Friday, September 15, 2006

Indian Country Diaries: Spiral of Fire

Two weeks ago, I shared a little history about UIUC's American Indian Studies program, and I talked about LeAnne Howe, a member of our faculty. I noted her books (Shell Shaker and Evidence of Red) and mentioned her upcoming film, "Spiral of Fire." Today I want to call attention to the film.

Viewing films like this one can help you become better informed about American Indians. Being more informed will help you evaluate children's books, media, and lesson plans about American Indians.

To learn more about Indian Country Diaries, go to their website. There you will find a synopsis of the series, a screening toolkit, viewer's guide with questions for discussion, high resolution images and screen captures (lower resolution) of "Spiral of Fire." Here's the first paragraph of the synopsis:


“Spiral of Fire” takes author LeAnne Howe (Choctaw) to the North Carolina homeland of the Eastern Band of Cherokee Indians to discover how the mix of tourism, community, and cultural preservation is the key to their tribe’s health in the 21st century.
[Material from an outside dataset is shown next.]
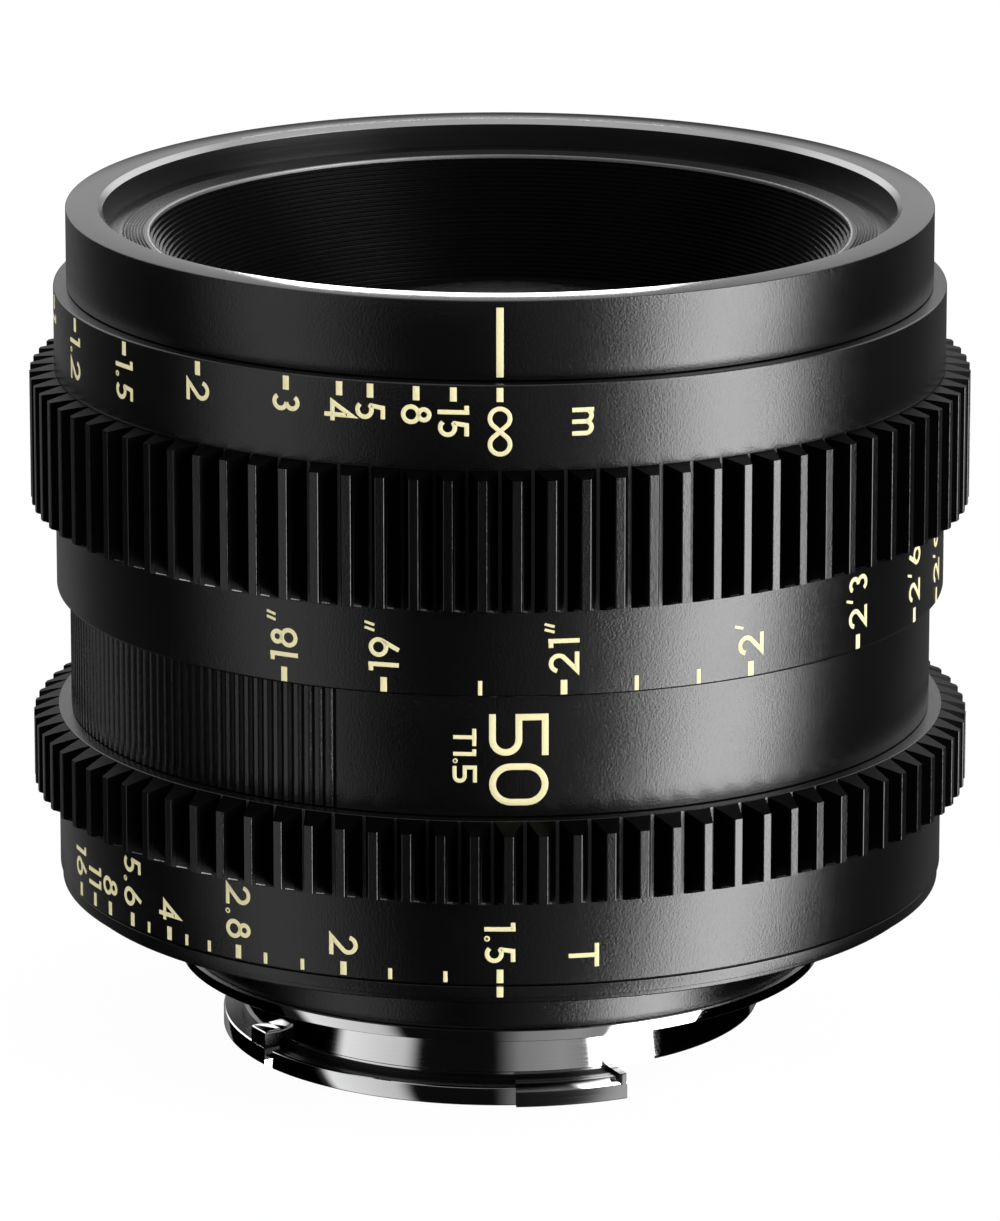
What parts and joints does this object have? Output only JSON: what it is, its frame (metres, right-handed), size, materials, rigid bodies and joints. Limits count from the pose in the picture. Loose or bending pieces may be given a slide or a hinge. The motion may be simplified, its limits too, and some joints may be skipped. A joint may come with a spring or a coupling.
{
  "type": "cinema prime lens",
  "caption": "Compact manual cinema prime lens: geared focus and iris rings on a black barrel, ribbed front recess, chrome bayonet mount.",
  "frame": {"origin": "on the optical axis, level with the back faces of the bayonet lugs", "axes": "+Z along the optical axis towards the subject; the index line faces -Y; +X is to the right of the index line"},
  "size_m": [0.0728, 0.0728, 0.066],
  "materials": {
    "black_anodised": "bead-blasted, satin black anodised",
    "baffle_black": "matte black anodised",
    "chrome": "polished chrome",
    "steel": "satin steel",
    "brass": "turned brass",
    "blade_steel": "matte black blued steel",
    "coated_glass": "polished optical glass, anti-reflection coated"
  },
  "bodies": {
    "barrel": {"front_barrel": "black_anodised", "front_baffle": "baffle_black", "main_tube": "baffle_black", "mid_barrel": "black_anodised", "rear_index_ring": "black_anodised", "rear_housing": "black_anodised", "bayonet_mount": "chrome", "mount_screws": "steel", "front_screws": "steel"},
    "focus_ring_body": {"focus_ring": "black_anodised", "focus_cam_sleeve": "brass", "focus_ring_screws": "steel"},
    "aperture_ring_body": {"aperture_ring": "black_anodised", "aperture_fork": "steel", "aperture_fork_screws": "steel"},
    "lens_cell": {"lens_carrier": "baffle_black", "front_cell": "baffle_black", "rear_cell": "baffle_black", "rear_cell_screws": "steel", "iris_base": "baffle_black", "iris_plate": "baffle_black", "follower_pins": "steel", "key_rollers": "brass", "cam_rollers": "brass", "front_retaining_ring": "baffle_black", "inner_retaining_ring": "baffle_black", "rear_spacer_ring": "baffle_black", "rear_retaining_ring": "baffle_black", "lens_element_1": "coated_glass", "lens_element_2": "coated_glass", "lens_element_3": "coated_glass", "lens_element_4": "coated_glass", "lens_element_5": "coated_glass", "lens_element_6": "coated_glass", "lens_element_7": "coated_glass"},
    "iris_drive": {"iris_ring": "blade_steel", "iris_lever": "steel"},
    "iris_blade_1": {"iris_blade_1": "blade_steel"},
    "iris_blade_2": {"iris_blade_2": "blade_steel"},
    "iris_blade_3": {"iris_blade_3": "blade_steel"},
    "iris_blade_4": {"iris_blade_4": "blade_steel"},
    "iris_blade_5": {"iris_blade_5": "blade_steel"},
    "iris_blade_6": {"iris_blade_6": "blade_steel"},
    "iris_blade_7": {"iris_blade_7": "blade_steel"},
    "iris_blade_8": {"iris_blade_8": "blade_steel"},
    "iris_blade_9": {"iris_blade_9": "blade_steel"},
    "iris_blade_10": {"iris_blade_10": "blade_steel"}
  },
  "joints": [
    {"name": "focus_turn", "type": "hinge", "parent": "barrel", "child": "focus_ring_body", "pos_m": [0, 0, 0.048], "axis": [0, 0, 1], "range_deg": [0, 208]},
    {"name": "aperture_turn", "type": "hinge", "parent": "barrel", "child": "aperture_ring_body", "pos_m": [0, 0, 0.02], "axis": [0, 0, 1], "range_deg": [0, 70]},
    {"name": "cell_slide", "type": "slide", "parent": "barrel", "child": "lens_cell", "axis": [0, 0, 1], "range_m": [0, 0.007]},
    {"name": "iris_turn", "type": "hinge", "parent": "lens_cell", "child": "iris_drive", "pos_m": [0, 0, 0.034], "axis": [0, 0, 1], "range_deg": [0, 70]},
    {"name": "blade_1_turn", "type": "hinge", "parent": "lens_cell", "child": "iris_blade_1", "pos_m": [0.0189, 0, 0.035], "axis": [0, 0, 1], "range_deg": [0, 37]},
    {"name": "blade_2_turn", "type": "hinge", "parent": "lens_cell", "child": "iris_blade_2", "pos_m": [0.01529, 0.01111, 0.035], "axis": [0, 0, 1], "range_deg": [0, 37]},
    {"name": "blade_3_turn", "type": "hinge", "parent": "lens_cell", "child": "iris_blade_3", "pos_m": [0.00584, 0.01797, 0.035], "axis": [0, 0, 1], "range_deg": [0, 37]},
    {"name": "blade_4_turn", "type": "hinge", "parent": "lens_cell", "child": "iris_blade_4", "pos_m": [-0.00584, 0.01797, 0.035], "axis": [0, 0, 1], "range_deg": [0, 37]},
    {"name": "blade_5_turn", "type": "hinge", "parent": "lens_cell", "child": "iris_blade_5", "pos_m": [-0.01529, 0.01111, 0.035], "axis": [0, 0, 1], "range_deg": [0, 37]},
    {"name": "blade_6_turn", "type": "hinge", "parent": "lens_cell", "child": "iris_blade_6", "pos_m": [-0.0189, 0, 0.035], "axis": [0, 0, 1], "range_deg": [0, 37]},
    {"name": "blade_7_turn", "type": "hinge", "parent": "lens_cell", "child": "iris_blade_7", "pos_m": [-0.01529, -0.01111, 0.035], "axis": [0, 0, 1], "range_deg": [0, 37]},
    {"name": "blade_8_turn", "type": "hinge", "parent": "lens_cell", "child": "iris_blade_8", "pos_m": [-0.00584, -0.01797, 0.035], "axis": [0, 0, 1], "range_deg": [0, 37]},
    {"name": "blade_9_turn", "type": "hinge", "parent": "lens_cell", "child": "iris_blade_9", "pos_m": [0.00584, -0.01797, 0.035], "axis": [0, 0, 1], "range_deg": [0, 37]},
    {"name": "blade_10_turn", "type": "hinge", "parent": "lens_cell", "child": "iris_blade_10", "pos_m": [0.01529, -0.01111, 0.035], "axis": [0, 0, 1], "range_deg": [0, 37]}
  ],
  "couplings": [
    {"joint": "cell_slide", "follows": "focus_turn", "m_per_rad": 0.0019282},
    {"joint": "iris_turn", "follows": "aperture_turn", "ratio": 1},
    {"joint": "blade_1_turn", "follows": "aperture_turn", "ratio": 0.52857},
    {"joint": "blade_2_turn", "follows": "aperture_turn", "ratio": 0.52857},
    {"joint": "blade_3_turn", "follows": "aperture_turn", "ratio": 0.52857},
    {"joint": "blade_4_turn", "follows": "aperture_turn", "ratio": 0.52857},
    {"joint": "blade_5_turn", "follows": "aperture_turn", "ratio": 0.52857},
    {"joint": "blade_6_turn", "follows": "aperture_turn", "ratio": 0.52857},
    {"joint": "blade_7_turn", "follows": "aperture_turn", "ratio": 0.52857},
    {"joint": "blade_8_turn", "follows": "aperture_turn", "ratio": 0.52857},
    {"joint": "blade_9_turn", "follows": "aperture_turn", "ratio": 0.52857},
    {"joint": "blade_10_turn", "follows": "aperture_turn", "ratio": 0.52857}
  ]
}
Along the way Howe seeks to reconcile her own complex identity as the illegitimate daughter of a Choctaw woman, fathered by a Cherokee man she never knew, and raised by an adopted Cherokee family in Oklahoma. Howe’s search leads the viewer on a journey of discovery to one of the most beautiful places in America where Cherokees, living on lands they’ve inhabited for 10,000 years, manage their own schools, hospitals, cable company, tourist attractions and multi-million dollar casino. Yet, despite these successes, diabetes threatens 40% of the population, racism undermines self-confidence, and greed threatens to divide the community. “Spiral of Fire” reveals the forces at work to restore health, prosperity and sovereignty to the Eastern Band of Cherokee Indians.


In addition to LeAnne's "Spiral of Fire," Indian Country Diaries includes a second documentary, "A Seat at the Drum" featuring journalist Mark Anthony Rolo (of the Bad River Ojibwe nation). "A Seat at the Drum" starts out at Sherman Indian School in Riverside, California. Riverside was one of the last boarding schools created by the Bureau of Indian Affairs (see previous posts to the blog on children's books about boarding schools). Rolo spends time in Los Angeles, which, due to government relocation programs, has the largest urban Indian population in the U.S. (over 200,000 as reported on US Census).

The films will be broadcast nationally on PBS in November.

"Spiral of Fire" will premiere at the Smithsonian's National Museum of the American Indian on Friday, September 29 at 7:00, and on Saturday, September 30, at 1:30. LeAnne will at the premiere on Friday evening for a follow-up discussion.